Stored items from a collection
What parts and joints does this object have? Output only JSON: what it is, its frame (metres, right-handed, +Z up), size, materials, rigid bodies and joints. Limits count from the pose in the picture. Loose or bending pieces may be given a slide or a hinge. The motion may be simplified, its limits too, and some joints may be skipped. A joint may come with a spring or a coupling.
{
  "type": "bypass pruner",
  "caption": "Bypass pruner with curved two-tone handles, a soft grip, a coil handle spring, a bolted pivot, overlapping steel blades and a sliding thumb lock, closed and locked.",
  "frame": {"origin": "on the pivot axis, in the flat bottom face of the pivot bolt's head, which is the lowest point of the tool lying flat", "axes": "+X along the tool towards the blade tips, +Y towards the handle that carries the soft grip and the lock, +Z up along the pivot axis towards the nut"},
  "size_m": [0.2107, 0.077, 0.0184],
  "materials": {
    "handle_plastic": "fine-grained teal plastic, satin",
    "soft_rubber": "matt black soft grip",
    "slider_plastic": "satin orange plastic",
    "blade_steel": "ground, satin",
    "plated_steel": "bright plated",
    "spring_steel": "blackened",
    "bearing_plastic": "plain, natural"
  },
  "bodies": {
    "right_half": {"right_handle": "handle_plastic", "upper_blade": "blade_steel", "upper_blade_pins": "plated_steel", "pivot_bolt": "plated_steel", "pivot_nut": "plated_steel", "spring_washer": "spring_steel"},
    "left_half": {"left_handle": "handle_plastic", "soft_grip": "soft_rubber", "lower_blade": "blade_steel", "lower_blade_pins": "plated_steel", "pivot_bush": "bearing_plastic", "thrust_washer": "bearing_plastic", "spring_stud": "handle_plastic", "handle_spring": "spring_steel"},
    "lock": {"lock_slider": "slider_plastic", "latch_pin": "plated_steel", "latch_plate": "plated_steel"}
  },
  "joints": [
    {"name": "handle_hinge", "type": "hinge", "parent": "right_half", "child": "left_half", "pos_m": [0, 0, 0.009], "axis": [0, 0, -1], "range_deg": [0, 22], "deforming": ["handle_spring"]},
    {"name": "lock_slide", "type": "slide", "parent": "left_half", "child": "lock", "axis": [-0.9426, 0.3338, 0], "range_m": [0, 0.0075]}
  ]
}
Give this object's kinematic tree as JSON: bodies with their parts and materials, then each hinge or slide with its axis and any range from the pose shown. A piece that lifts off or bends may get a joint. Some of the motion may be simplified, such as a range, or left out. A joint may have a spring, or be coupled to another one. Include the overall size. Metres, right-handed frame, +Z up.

REQUIRED TASK
Pull out every line holding "joints" from the records above, and copy it.

FULL RESPONSE
What parts and joints does this object have? Output only JSON: what it is, its frame (metres, right-handed, +Z up), size, materials, rigid bodies and joints. Limits count from the pose in the picture. Loose or bending pieces may be given a slide or a hinge. The motion may be simplified, its limits too, and some joints may be skipped. A joint may come with a spring or a coupling.
  "joints": [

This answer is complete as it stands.